Boil it all down, and what we're left with is this: if you want consistent rendering of lists between Explorer 5.x and Netscape 6.x, you need to set both the left margin and left padding of the UL element. We can ignore LI altogether for these purposes. If you want to reproduce the default display in Netscape 6.x, you write:
ul {margin-left: 0; padding-left: 2.5em;}
If you're more interested in following the Explorer model, then:
ul {margin-left: 2.5em; padding-left: 0;}
Of course, you can fill in your own preferred values. Split the different and set both to 1.25em, if you like. If you want to reset lists to have no indentation, then you still have to zero out both padding and margin:
ul {margin-left: 0; padding-left: 0;}
The end result being that neither browser is right or wrong about how they lay out lists (and if I remember aright, this discussion was sparked by a comment that implied that Netscape doesn't "get this right"). The two browsers I discussed are consistent in CSS terms, but don't use the same default styles. It took a while, and several test files, for me to work this out completely in my head, and I'd like to thank Al and Ian for spurring me into making the journey.

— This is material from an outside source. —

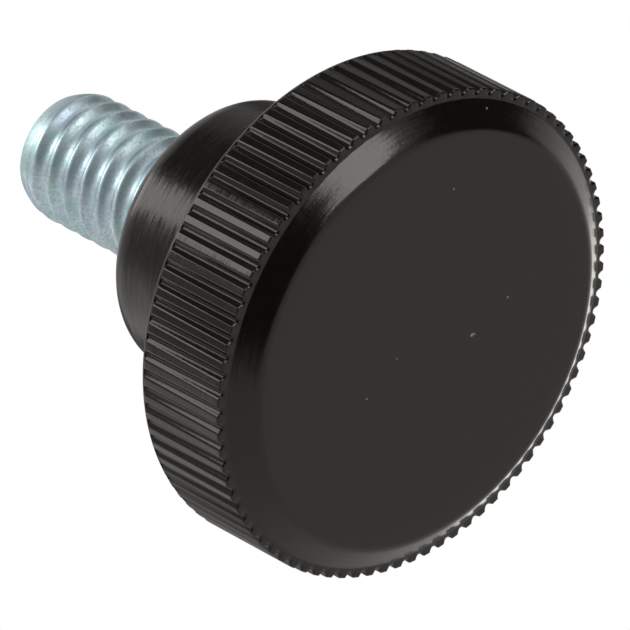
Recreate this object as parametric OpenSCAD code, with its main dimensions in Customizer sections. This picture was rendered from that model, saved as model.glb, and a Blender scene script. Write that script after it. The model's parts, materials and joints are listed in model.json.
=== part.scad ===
// Knurled thumb knob with a moulded-in threaded stud.
// The knob stands on its flat face: z = 0 is that face, and +Z runs up along the stud.

/* [Head] */
// Diameter over the knurl's crests
head_d = 30; // [26:0.1:36]
// Height of the head, from its flat face to its back
head_h = 7.9; // [6.5:0.1:12]
// Diameter of the flat face
face_d = 25.7; // [20:0.1:25.7]
// Height of the chamfer round the flat face
face_chamfer_h = 1.1; // [0.5:0.1:2]
// Height of the plain band behind the teeth
back_band_h = 0.45; // [0.2:0.05:1]

/* [Knurl] */
// Number of straight teeth round the head
teeth = 84; // [40:1:96]
// Depth of the grooves between the teeth
groove_depth = 0.3; // [0.2:0.01:0.6]
// Share of a tooth's pitch that is its flat crest
crest_share = 0.36; // [0.05:0.01:0.4]
// Share of a tooth's pitch that is the groove's floor
floor_share = 0.14; // [0.05:0.01:0.4]
// Width of the plain ring between the face chamfer's edge and the grooves
front_ring = 0.35; // [0.1:0.05:0.5]
// Step from the teeth's crests down to the plain band that closes the grooves behind
band_step = 0.1; // [0.05:0.05:0.25]
// How far that band narrows towards the head's back
band_taper = 0.5; // [0.1:0.1:0.8]

/* [Hub] */
// Diameter of the hub
hub_d = 16.9; // [14:0.1:20]
// Height of the hub's end above the flat face
hub_top = 18.3; // [14:0.1:24]
// Radius round the hub's end
hub_round_r = 1.8; // [0.4:0.1:2.4]
// Radius of the fillet between the hub and the head's back
hub_fillet_r = 0.8; // [0.2:0.1:1.5]
// Depth of the shallow relief round the stud in the hub's end
relief_depth = 0.4; // [0.2:0.1:1]
// Gap between the stud's thread and the wall of that relief
relief_gap = 0.5; // [0.3:0.1:0.8]

/* [Stud] */
// Major diameter of the stud's thread
stud_d = 7.94; // [6.8:0.01:9.6]
// Length of stud that stands out of the hub
stud_reach = 13; // [6:0.1:40]
// Length of the taper at the stud's tip
tip_taper_h = 1.6; // [0.5:0.1:3]
// Diameter of the stud's end face
tip_d = 6.8; // [4:0.1:6.8]
// Height of the stud's buried end above the flat face
stud_base = 4; // [2.5:0.1:5]

/* [Anchor] */
// Diameter of the stud's plain shank inside the hub
shank_d = 7; // [6:0.1:7.8]
// Length of the shank's foot, which carries two flats so that the stud can't turn
foot_h = 2.5; // [1.5:0.1:3]
// Distance across the foot's two flats
foot_flats = 5.8; // [5:0.1:5.9]
// Width of the groove above the foot, which stops the stud pulling out
neck_h = 2; // [1:0.1:3]
// Diameter of the shank inside that groove
neck_d = 5; // [4:0.1:5.8]

/* [Hidden] */
head_r = head_d / 2;
groove_r = head_r - groove_depth;
hub_r = hub_d / 2;
stud_r = stud_d / 2;
shank_r = shank_d / 2;
relief_r = stud_r + relief_gap;
stud_tip = hub_top + stud_reach;
tooth_angle = 360 / teeth;
teeth_top = head_h - back_band_h;
band_r = head_r - band_step;
// Room past a surface, so that a cut goes clean through
over = 1;
// Radius of the band's core, inside the grooves' floors
core_r = groove_r - over;
$fn = 180;

// Point at radius r and angle a
function polar(r, a) = [r * cos(a), r * sin(a)];

// Arc of radius r about the point [x, z], from angle a0 to angle a1
function arc(x, z, r, a0, a1, steps = 10) =
    [for (i = [0 : steps]) [x, z] + polar(r, a0 + (a1 - a0) * i / steps)];

// Outline of the knurl, four points to a tooth
function knurl_outline() =
    let (
        crest = tooth_angle * crest_share / 2,
        foot = tooth_angle * (1 - floor_share) / 2,
        corners = [[groove_r, -foot], [head_r, -crest], [head_r, crest], [groove_r, foot]]
    )
    [for (i = [0 : teeth - 1], c = corners) polar(c[0], c[1] + i * tooth_angle)];

// Disc with straight teeth
module knurled_disc() {
    translate([0, 0, face_chamfer_h])
        linear_extrude(teeth_top - face_chamfer_h)
            polygon(knurl_outline());
}

// Plain band behind the teeth, narrowing to the head's back, on a core inside the teeth
module back_band() {
    rotate_extrude()
        polygon([
            [0, teeth_top - over],
            [core_r, teeth_top - over],
            [core_r, teeth_top],
            [band_r, teeth_top],
            [band_r - band_taper, head_h],
            [0, head_h]
        ]);
}

// Flat face and the chamfer round it
module face_chamfer() {
    cylinder(h = face_chamfer_h, r1 = face_d / 2, r2 = groove_r - front_ring);
}

// Hub with a fillet at its foot, a rounded end and the relief round the stud
module hub() {
    rotate_extrude()
        polygon(concat(
            [[0, head_h - over], [hub_r + hub_fillet_r, head_h - over]],
            arc(hub_r + hub_fillet_r, head_h + hub_fillet_r, hub_fillet_r, 270, 180),
            arc(hub_r - hub_round_r, hub_top - hub_round_r, hub_round_r, 0, 90),
            [[relief_r, hub_top], [relief_r, hub_top - relief_depth], [0, hub_top - relief_depth]]
        ));
}

// The shank that the moulding grips, from its foot up to the height top
module shank(top) {
    difference() {
        translate([0, 0, stud_base])
            cylinder(h = top - stud_base, r = shank_r);
        // groove that stops the stud pulling out
        translate([0, 0, stud_base + foot_h])
            difference() {
                cylinder(h = neck_h, r = shank_r + over);
                cylinder(h = neck_h, r = neck_d / 2);
            }
        // two flats that stop it turning
        for (side = [-1, 1])
            translate([-shank_r - over, side * (foot_flats / 2 + shank_r) - shank_r, stud_base - over])
                cube([2 * (shank_r + over), 2 * shank_r, foot_h + over]);
    }
}

// The thread that stands out of the hub, at its major diameter, with its tapered tip
module thread() {
    translate([0, 0, hub_top])
        cylinder(h = stud_reach - tip_taper_h, r = stud_r);
    translate([0, 0, stud_tip - tip_taper_h])
        cylinder(h = tip_taper_h, r1 = stud_r, r2 = tip_d / 2);
}

module knob_head() {
    color("#2b2a2b")
        difference() {
            union() {
                face_chamfer();
                knurled_disc();
                back_band();
                hub();
            }
            shank(hub_top + over);
        }
}

module threaded_stud() {
    color("#a9bfc6")
        union() {
            shank(hub_top);
            thread();
        }
}

knob_head();
threaded_stud();
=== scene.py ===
import json
import math

import bpy
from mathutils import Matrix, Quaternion, Vector


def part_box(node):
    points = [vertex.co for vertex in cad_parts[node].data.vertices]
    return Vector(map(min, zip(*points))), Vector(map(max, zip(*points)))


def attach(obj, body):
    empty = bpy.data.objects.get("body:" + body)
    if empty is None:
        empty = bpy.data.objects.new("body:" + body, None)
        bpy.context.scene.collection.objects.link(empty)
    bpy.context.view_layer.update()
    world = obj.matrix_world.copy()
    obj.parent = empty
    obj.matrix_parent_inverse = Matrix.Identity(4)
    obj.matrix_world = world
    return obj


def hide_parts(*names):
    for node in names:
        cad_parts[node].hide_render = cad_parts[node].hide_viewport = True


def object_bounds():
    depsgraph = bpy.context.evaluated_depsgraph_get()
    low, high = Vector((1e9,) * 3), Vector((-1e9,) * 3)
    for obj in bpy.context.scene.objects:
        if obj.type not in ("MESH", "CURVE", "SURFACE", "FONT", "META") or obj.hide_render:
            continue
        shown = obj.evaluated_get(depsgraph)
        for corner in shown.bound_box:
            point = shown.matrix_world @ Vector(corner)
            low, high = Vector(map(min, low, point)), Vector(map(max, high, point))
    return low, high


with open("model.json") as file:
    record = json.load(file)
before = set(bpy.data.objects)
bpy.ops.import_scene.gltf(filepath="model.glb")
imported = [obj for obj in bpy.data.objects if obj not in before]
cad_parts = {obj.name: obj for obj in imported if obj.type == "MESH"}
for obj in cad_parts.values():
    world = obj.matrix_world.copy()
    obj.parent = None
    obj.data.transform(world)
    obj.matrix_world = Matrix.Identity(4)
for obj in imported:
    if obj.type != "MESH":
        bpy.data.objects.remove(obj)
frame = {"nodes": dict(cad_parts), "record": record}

# Knurled thumb knob: a black moulded head with a zinc-plated threaded stud.
# It stands on its flat face, z = 0, with +Z along the stud.

mm = 0.001
cadLow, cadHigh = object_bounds()
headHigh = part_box("knob_head")[1]
studLow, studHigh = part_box("threaded_stud")
slots = {m["slot"] for m in frame["record"]["materials"]}
print("frame loaded:", sorted(frame["nodes"]), "slots:", sorted(slots))


def toLinear(hexColour):
    # an sRGB hex such as "#a9bfc6" as linear red, green, blue and alpha
    parts = [int(hexColour[i:i + 2], 16) / 255 for i in (1, 3, 5)]
    return [p / 12.92 if p <= 0.04045 else ((p + 0.055) / 1.055) ** 2.4 for p in parts] + [1.0]


def addNode(tree, kind, links=None, **settings):
    # one node with its settings; a link's value is a node, a socket or a plain value
    node = tree.nodes.new(kind)
    for name, value in settings.items():
        setattr(node, name, value)
    for name, value in (links or {}).items():
        if isinstance(value, bpy.types.Node):
            value = value.outputs[0]
        if isinstance(value, bpy.types.NodeSocket):
            tree.links.new(value, node.inputs[name])
        else:
            node.inputs[name].default_value = value
    return node


def turned(name, profile, angles):
    # a closed turned mesh: profile is (radius, height) from the pole below to the pole above
    count = len(angles)
    rings = profile[1:-1]
    points = [(0, 0, profile[0][1])]
    points += [(r * math.cos(a), r * math.sin(a), z) for r, z in rings for a in angles]
    points.append((0, 0, profile[-1][1]))
    top = len(points) - 1
    faces = [(0, 1 + (j + 1) % count, 1 + j) for j in range(count)]
    for i in range(len(rings) - 1):
        low, high = 1 + i * count, 1 + (i + 1) * count
        for j in range(count):
            k = (j + 1) % count
            faces.append((low + j, low + k, high + k, high + j))
    last = 1 + (len(rings) - 1) * count
    faces += [(last + j, last + (j + 1) % count, top) for j in range(count)]
    mesh = bpy.data.meshes.new(name)
    mesh.from_pydata(points, [], faces)
    mesh.shade_smooth()
    blank = bpy.data.objects.new(name, mesh)
    bpy.context.scene.collection.objects.link(blank)
    return blank


def bend(corner, before, after, steps):
    # points of a smooth bend at a corner, from a point before it to a point after it
    out = []
    for i in range(steps + 1):
        t = i / steps
        out.append(tuple((1 - t) ** 2 * b + 2 * t * (1 - t) * c + t * t * a
                         for b, c, a in zip(before, corner, after)))
    return out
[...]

============= Footnotes =============
[1] I'm ignoring the potential effects of negative margins here, since that's a different (and similarly complicated) discussion.
[2] Eventually I think I'll turn this into a Web-based article so I can use GIFs to show examples, but that's for later.
[3] It's tough to liken markers to anything else in CSS, except maybe absolutely-positioned elements, but I didn't really want to go there since even that's an inexact match.
[4] We could have drawn little boxes around the markers, but that would unnecessarily complicate the picture.
[5] Try it yourself: create a list (or a set of nested lists) and then declare 'li {margin-left: 0;}'. If the layout doesn't change from the norm, then you know that list items have no left margin by default.